Под руководством учителя арифметики — калькулятора — дети учились считать, сначала на пальцах, причем пальцы левой руки служили для обозначения единиц и десятков, а пальцы правой — сотен и тысяч; на более высокой стадии обучения для вычислений пользовались камешками — простейшими счетами. Надежным средством решения задач оставались и вычисления в уме. Таблицу умножения полагалось держать в голове, а запоминали ее повторяя хором за учителем. Вероятно, такая хоровая декламация немало досаждала людям, жившим по соседству со школой: жалобы на шумные декламации, которыми ученики занимались в школах с самого раннего возраста, раздавались повсеместно. Звонкие голоса детей легко долетали до ушей горожан, так как обучение велось в условиях самых примитивных: специальных школьных помещений не было, обходились снятой в наем комнатой в доходном доме, а то и маленькой площадкой на улице или во дворике у дома. Ученики редко занимали места за столом: они сидели на стульях, таблички же для письма и другие школьные принадлежности раскладывали на коленях.
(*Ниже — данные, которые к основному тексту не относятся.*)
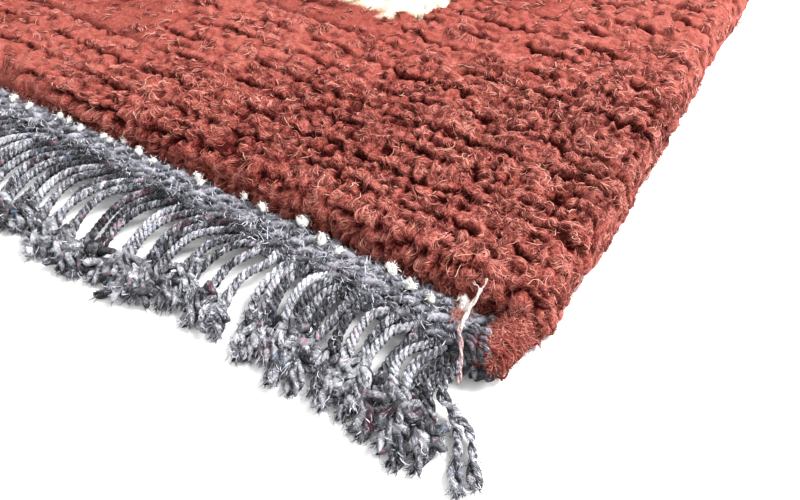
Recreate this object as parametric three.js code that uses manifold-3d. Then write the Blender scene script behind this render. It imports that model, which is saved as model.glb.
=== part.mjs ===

Со временем весьма острой оказалась проблема: оставлять ли детей учиться дома или отправлять их в школу. Квинтилиан решительно выступает против обучения на дому, подчеркивая воспитательное влияние школы. Защитники домашнего образования выдвигали два аргумента: в кругу соучеников, говорили они, ребенок подвержен и дурным влияниям, учитель же, опекающий одного-единственного ученика, в состоянии уделить ему больше внимания. Первый аргумент Квинтилиан опровергает, доказывая, что домашняя среда часто портит ребенка, и притом с младенческих лет, гораздо сильнее, нежели его школьное окружение. Уже в детстве, замечает оратор, маленького человека балуют и даже развращают лаской, поблажки же и слишком мягкие методы воспитания лишают ребенка всякой умственной и физической силы. Дети растут в колясках, в носилках, а стоит им ступить на землю, как их со всех сторон поддерживают заботливые руки. Родители и наставники огорчаются, когда слышат от ребенка что-либо неприличное, но они сами во всем виноваты, указывает Квинтилиан, ведь этому и многому другому ребенок выучивается от взрослых, слушая, как говорят вокруг него, наблюдая моральную распущенность и всякие постыдные деяния окружающих, внимая звукам циничных песенок и грубой брани. Дети запоминают, впитывают в себя все это, прежде чем узнают, что это зло. А потом, распущенные и испорченные, они не в школе привыкают к таким порокам, но сами заносят их туда (Там же, I, 2, 1–8).
Что же касается второго аргумента сторонников домашнего образования, то, по мнению Квинтилиана, только от учителя зависит, сумеет ли он справиться с целой группой подростков, справедливо распределить между ними свое время и внимание. Ведь учитель и должен учить многих: «Чем учитель лучше, тем приятнее ему иметь большое количество учеников». Напротив, преподаватели слабые и чувствующие это охотнее всего занимаются именно с отдельными учениками. Кроме того, автор подчеркивает, как помогает овладению науками соревнование между школьниками: каждый из них считает для себя делом чести первенствовать среди сверстников и стыдится, если его опередили другие. Особенно льстит самолюбию ученика, когда ему удается обогнать в чем-либо своих старших товарищей. И наконец, самый сильный, решающий аргумент Квинтилиана: где же, как не в школе, приобретет подросток понятие об общественной жизни, если будет сторониться группы, коллектива? А ведь жить совместно, сообща — врожденное свойство не только людей, но даже бессловесных животных (Там же, I, 2, 9—30).
В своих дидактических усилиях учитель-литератор нередко прибегал к розге. Учитель Горация, знаменитый Орбилий, очевидно, в памяти всех своих учеников, а не только поэта остался как «не жалеющий розог». Квинтилиан, педагог прогрессивный, решительно осуждает этот метод, считая подобное наказание унизительным для свободнорожденного. Если же тот или иной подросток лишен самолюбия, то ему и порка не поможет. Важно и другое, добавляет оратор: под тяжелыми, мучительными ударами розги с мальчиком от страха и боли может случиться нечто, о чем даже неудобно говорить, но что надолго останется для него источником невыносимого стыда. Под влиянием этого чувства он может со временем даже впасть в отчаяние и возненавидеть людей (Там же, I, 3, 14–16).
Учебный год начинался в марте после перерыва, связанного с праздником Минервы (19–23 марта). Свободными от занятий были и другие праздничные дни и нундины.